Provided data:
* start *

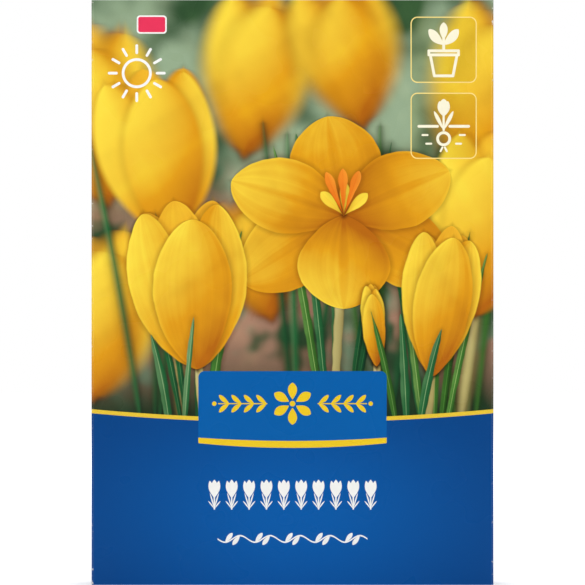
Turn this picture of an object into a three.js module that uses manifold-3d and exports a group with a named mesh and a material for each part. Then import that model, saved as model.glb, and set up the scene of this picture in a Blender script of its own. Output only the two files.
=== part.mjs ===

* end *
* start *

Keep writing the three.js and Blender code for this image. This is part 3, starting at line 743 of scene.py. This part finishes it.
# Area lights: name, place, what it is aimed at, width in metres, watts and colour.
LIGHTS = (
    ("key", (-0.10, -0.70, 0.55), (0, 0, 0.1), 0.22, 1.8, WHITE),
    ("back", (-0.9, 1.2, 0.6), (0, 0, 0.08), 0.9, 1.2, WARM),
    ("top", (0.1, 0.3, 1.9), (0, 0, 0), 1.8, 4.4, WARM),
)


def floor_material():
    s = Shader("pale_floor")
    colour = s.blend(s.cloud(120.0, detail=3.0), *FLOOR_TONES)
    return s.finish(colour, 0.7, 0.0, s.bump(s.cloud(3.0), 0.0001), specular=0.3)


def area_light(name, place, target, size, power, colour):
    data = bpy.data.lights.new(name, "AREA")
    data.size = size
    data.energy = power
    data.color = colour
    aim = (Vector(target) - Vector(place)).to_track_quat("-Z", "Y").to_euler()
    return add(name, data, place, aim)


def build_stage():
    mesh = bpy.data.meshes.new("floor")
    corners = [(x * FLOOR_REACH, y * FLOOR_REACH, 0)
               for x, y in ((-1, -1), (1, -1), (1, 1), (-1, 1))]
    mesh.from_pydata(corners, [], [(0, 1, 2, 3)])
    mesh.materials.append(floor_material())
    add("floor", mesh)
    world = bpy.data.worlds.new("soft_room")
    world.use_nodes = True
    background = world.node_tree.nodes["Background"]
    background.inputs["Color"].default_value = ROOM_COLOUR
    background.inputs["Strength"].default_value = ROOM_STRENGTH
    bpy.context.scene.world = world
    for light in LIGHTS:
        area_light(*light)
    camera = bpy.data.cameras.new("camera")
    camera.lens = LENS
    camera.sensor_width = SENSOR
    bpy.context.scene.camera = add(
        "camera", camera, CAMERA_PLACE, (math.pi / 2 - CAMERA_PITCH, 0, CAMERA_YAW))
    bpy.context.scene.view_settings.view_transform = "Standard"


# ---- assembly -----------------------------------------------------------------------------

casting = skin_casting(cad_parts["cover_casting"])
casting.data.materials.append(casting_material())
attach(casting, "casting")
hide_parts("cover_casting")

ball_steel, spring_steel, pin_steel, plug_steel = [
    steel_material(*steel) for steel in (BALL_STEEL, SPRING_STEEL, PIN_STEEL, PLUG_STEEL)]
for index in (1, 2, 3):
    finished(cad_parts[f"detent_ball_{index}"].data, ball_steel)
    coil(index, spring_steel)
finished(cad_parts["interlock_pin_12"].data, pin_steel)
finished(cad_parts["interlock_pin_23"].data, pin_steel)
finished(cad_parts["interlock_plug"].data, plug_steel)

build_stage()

* end *
* start *

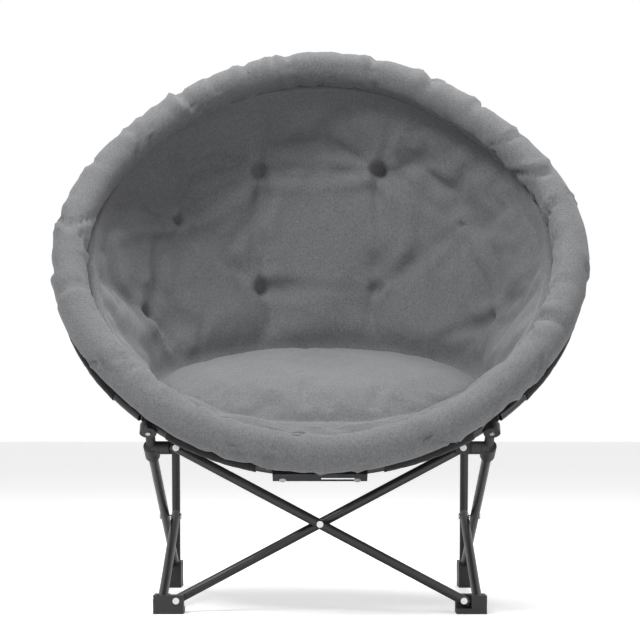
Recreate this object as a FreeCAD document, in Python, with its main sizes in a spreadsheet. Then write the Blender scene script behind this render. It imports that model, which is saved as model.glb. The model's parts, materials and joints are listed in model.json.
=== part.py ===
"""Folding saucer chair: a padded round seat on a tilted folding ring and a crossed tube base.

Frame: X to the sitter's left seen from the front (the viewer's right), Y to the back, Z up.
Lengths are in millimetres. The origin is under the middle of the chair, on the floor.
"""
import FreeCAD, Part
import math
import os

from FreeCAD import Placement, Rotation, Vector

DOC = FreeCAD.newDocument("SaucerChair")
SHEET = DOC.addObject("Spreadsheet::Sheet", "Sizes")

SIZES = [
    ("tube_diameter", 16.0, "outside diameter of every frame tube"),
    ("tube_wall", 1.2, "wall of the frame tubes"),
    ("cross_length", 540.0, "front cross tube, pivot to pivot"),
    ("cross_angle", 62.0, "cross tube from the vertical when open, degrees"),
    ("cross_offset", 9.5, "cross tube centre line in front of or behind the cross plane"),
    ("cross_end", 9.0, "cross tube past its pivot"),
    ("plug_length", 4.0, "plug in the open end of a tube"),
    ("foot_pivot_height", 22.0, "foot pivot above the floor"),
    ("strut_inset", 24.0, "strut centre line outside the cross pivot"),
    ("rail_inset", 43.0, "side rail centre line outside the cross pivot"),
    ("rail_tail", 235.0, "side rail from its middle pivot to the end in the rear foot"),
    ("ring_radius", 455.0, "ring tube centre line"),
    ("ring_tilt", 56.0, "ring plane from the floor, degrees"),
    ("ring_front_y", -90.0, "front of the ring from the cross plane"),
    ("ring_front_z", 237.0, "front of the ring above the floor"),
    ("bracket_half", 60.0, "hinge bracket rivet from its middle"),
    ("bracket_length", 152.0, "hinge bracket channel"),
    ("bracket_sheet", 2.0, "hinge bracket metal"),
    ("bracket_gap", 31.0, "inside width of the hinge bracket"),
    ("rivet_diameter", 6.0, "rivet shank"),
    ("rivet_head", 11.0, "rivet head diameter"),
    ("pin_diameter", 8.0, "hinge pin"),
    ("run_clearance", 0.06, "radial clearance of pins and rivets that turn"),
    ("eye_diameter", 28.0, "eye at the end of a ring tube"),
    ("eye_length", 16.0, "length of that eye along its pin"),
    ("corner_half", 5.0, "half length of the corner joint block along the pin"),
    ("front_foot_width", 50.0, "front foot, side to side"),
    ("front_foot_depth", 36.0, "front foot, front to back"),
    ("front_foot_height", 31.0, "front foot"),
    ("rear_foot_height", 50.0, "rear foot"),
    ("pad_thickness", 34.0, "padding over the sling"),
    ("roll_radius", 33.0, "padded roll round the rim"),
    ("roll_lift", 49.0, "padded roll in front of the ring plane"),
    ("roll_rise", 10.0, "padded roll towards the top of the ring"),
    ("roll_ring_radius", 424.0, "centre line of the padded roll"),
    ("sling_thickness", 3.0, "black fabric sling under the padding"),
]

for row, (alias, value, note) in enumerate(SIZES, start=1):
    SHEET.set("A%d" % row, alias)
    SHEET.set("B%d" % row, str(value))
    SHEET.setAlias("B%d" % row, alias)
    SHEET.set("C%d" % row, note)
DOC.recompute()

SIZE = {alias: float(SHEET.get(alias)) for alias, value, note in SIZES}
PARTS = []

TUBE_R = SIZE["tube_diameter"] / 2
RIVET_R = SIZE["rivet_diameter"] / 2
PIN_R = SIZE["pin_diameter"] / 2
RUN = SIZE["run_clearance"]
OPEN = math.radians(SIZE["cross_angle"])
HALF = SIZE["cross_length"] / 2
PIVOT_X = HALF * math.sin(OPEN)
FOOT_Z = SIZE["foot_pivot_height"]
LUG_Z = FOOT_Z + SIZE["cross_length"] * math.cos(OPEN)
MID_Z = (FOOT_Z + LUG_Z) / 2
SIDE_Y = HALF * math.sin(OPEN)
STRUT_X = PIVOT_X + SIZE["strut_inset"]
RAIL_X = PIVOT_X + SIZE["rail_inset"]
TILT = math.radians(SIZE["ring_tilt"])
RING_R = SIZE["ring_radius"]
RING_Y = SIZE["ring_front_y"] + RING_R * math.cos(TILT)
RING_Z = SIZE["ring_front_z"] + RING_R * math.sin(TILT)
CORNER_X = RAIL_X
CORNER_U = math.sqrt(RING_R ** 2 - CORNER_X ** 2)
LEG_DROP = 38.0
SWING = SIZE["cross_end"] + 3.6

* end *

Prompt:
State how many lines of the listing include "script", and nothing more.

Response below:
2